→ **Request**
Return, exactly as written, the run of lines that begins at the line containing "Recreate this object" and ends at the line containing "at real size.". Nothing outside that run belongs in the answer.

→ **Record extracts**
---*---
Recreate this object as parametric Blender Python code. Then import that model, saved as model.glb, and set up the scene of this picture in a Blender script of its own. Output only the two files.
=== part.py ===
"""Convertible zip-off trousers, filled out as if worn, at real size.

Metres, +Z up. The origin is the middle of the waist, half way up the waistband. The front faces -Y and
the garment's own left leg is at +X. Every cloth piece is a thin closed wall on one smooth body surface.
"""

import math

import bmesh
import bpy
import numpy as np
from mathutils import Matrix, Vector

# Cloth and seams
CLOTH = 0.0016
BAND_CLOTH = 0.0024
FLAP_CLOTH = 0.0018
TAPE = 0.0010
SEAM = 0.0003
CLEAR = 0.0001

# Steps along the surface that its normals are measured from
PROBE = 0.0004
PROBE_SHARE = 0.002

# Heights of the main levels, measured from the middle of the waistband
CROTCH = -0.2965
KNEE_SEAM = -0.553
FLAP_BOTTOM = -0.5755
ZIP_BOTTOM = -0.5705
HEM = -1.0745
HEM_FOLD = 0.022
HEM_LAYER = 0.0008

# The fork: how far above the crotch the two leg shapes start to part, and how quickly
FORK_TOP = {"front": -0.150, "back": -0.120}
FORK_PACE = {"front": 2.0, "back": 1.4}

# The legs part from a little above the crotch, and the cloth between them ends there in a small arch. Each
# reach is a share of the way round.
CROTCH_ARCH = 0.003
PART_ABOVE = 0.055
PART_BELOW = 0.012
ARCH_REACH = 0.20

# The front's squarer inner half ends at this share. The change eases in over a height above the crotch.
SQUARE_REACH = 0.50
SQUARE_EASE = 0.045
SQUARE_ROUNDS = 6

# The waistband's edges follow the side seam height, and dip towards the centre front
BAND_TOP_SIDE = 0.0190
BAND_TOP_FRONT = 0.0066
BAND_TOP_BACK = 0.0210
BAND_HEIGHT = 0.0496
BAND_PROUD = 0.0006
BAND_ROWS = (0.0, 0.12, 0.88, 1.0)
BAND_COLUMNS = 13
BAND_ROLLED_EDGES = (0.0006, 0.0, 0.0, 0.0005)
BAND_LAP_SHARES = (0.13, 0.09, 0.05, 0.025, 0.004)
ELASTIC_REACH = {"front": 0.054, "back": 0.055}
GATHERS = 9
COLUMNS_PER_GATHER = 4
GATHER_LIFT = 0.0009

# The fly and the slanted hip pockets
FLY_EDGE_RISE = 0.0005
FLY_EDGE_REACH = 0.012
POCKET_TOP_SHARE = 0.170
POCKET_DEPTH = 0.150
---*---
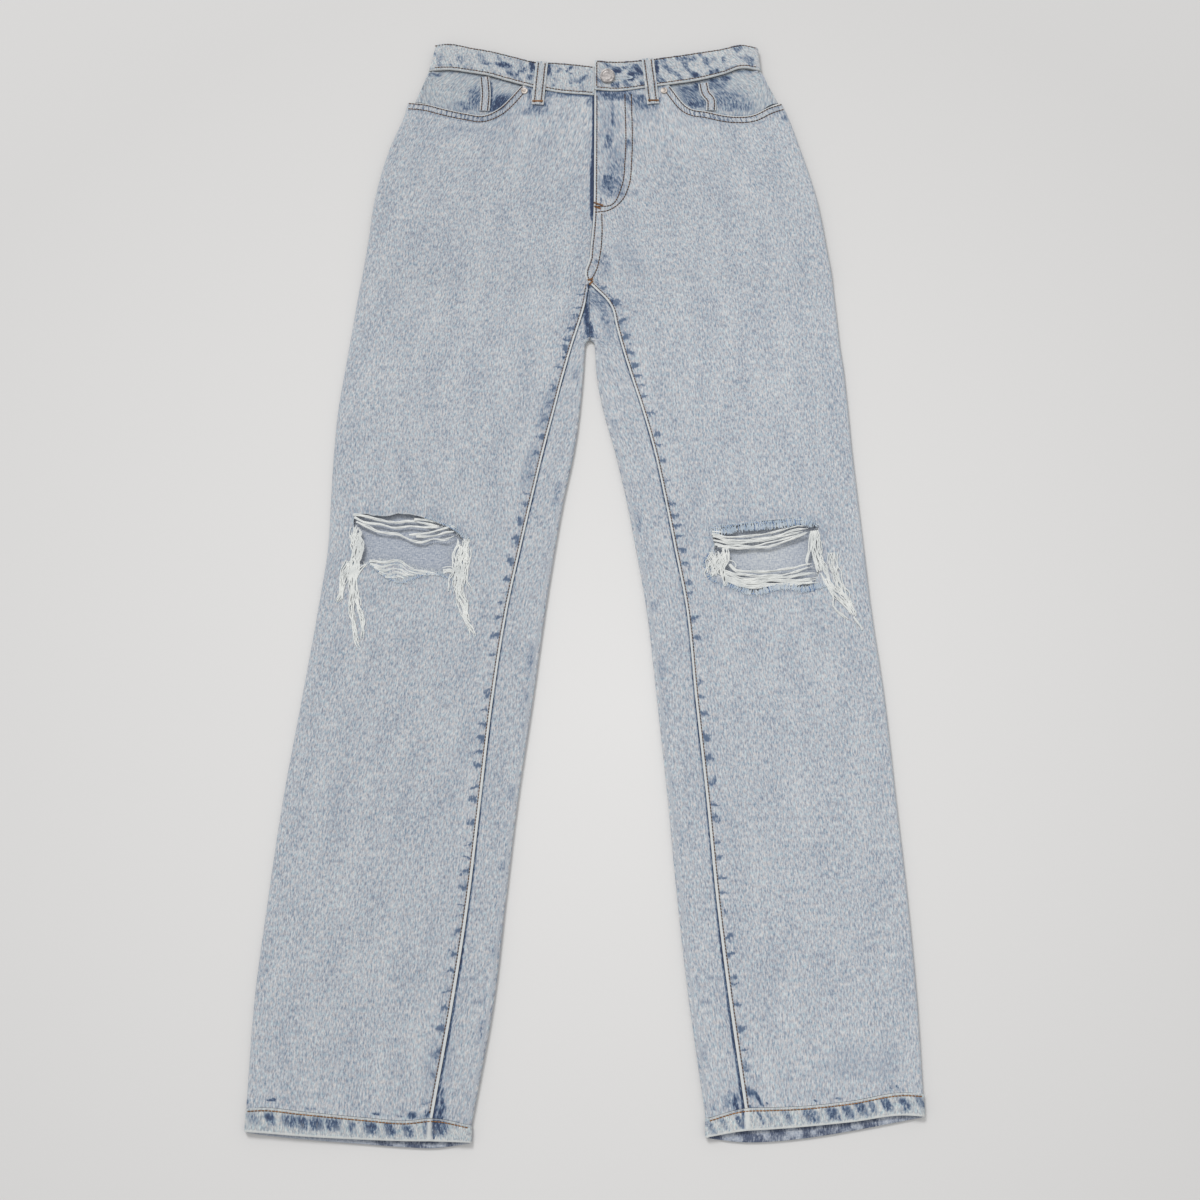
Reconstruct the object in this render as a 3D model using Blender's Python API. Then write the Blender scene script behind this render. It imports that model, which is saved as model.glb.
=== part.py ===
---*---
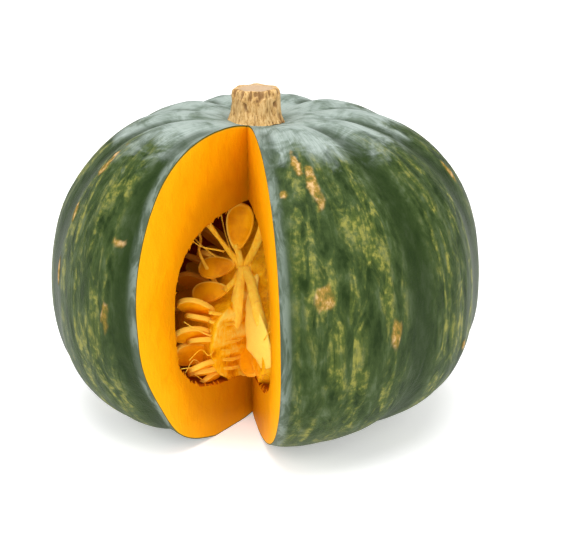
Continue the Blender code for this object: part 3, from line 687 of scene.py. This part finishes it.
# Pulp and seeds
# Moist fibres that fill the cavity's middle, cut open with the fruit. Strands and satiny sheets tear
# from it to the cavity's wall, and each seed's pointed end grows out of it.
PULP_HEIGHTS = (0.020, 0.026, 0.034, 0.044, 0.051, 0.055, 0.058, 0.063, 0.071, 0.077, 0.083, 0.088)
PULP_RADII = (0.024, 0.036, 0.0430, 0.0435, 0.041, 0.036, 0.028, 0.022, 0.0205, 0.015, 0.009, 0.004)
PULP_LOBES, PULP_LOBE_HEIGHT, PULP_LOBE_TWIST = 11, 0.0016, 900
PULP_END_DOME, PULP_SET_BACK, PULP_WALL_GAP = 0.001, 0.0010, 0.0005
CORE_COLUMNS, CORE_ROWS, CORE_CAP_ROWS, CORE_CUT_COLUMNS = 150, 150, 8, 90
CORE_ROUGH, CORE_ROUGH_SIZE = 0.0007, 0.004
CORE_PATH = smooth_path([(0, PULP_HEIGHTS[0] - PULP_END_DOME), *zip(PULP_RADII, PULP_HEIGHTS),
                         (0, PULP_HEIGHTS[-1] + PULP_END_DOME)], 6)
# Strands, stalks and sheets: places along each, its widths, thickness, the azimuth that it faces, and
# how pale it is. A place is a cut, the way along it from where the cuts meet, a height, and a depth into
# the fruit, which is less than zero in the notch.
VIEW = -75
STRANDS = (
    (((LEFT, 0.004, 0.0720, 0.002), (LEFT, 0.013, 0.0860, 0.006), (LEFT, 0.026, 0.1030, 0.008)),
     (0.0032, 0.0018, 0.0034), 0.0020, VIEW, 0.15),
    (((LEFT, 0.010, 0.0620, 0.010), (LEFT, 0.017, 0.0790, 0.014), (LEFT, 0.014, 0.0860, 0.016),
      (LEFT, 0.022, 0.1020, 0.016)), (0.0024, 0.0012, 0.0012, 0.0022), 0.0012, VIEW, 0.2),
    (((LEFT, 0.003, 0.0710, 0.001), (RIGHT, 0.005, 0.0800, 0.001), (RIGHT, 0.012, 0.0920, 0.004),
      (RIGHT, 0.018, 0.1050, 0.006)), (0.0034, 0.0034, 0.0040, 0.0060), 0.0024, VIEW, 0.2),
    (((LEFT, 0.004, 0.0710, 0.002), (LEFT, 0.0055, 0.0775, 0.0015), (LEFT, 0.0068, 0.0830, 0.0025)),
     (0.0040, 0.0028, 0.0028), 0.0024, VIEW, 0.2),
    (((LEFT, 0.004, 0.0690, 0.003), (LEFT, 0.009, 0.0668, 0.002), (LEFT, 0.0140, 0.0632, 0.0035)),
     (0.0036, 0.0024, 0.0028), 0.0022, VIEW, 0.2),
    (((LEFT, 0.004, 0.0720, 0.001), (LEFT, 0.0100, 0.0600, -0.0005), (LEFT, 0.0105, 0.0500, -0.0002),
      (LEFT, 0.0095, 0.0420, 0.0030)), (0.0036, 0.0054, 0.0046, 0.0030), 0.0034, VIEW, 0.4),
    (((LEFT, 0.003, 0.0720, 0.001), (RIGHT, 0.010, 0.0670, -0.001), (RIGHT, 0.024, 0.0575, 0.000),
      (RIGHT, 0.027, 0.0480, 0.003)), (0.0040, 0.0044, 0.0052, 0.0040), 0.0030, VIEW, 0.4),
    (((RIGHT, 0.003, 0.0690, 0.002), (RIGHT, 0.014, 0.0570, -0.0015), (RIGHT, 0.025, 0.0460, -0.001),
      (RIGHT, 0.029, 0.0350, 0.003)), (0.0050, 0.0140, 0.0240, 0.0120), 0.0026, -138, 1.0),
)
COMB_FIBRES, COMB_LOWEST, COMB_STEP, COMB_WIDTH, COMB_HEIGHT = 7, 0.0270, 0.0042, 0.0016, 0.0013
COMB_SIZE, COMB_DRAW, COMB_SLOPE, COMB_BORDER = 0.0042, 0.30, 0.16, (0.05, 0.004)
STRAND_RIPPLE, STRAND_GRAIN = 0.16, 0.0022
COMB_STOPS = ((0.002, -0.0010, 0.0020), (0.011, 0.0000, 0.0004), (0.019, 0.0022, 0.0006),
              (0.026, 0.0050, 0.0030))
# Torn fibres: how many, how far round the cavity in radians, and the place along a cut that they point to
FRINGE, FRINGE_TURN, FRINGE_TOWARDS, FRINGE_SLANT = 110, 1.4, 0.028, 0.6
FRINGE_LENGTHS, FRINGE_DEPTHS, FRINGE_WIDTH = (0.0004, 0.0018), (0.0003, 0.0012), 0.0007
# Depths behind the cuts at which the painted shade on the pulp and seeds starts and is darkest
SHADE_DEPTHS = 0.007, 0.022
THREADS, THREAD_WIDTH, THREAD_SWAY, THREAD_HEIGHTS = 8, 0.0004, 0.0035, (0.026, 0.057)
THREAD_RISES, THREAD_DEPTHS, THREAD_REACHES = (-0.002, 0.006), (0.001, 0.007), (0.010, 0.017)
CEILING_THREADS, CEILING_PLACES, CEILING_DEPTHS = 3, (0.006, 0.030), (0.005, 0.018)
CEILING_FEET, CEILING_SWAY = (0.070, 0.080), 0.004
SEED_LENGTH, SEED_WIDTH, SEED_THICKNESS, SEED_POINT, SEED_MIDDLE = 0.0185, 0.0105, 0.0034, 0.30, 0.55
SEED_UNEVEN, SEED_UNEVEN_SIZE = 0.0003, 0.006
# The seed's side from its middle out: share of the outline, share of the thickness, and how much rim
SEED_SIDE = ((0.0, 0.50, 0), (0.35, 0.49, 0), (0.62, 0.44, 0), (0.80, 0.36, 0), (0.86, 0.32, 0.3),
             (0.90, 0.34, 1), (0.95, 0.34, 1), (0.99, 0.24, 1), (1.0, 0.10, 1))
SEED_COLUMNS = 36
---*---
→ **Completed task**
Recreate this object as parametric Blender Python code. Then import that model, saved as model.glb, and set up the scene of this picture in a Blender script of its own. Output only the two files.
=== part.py ===
"""Convertible zip-off trousers, filled out as if worn, at real size.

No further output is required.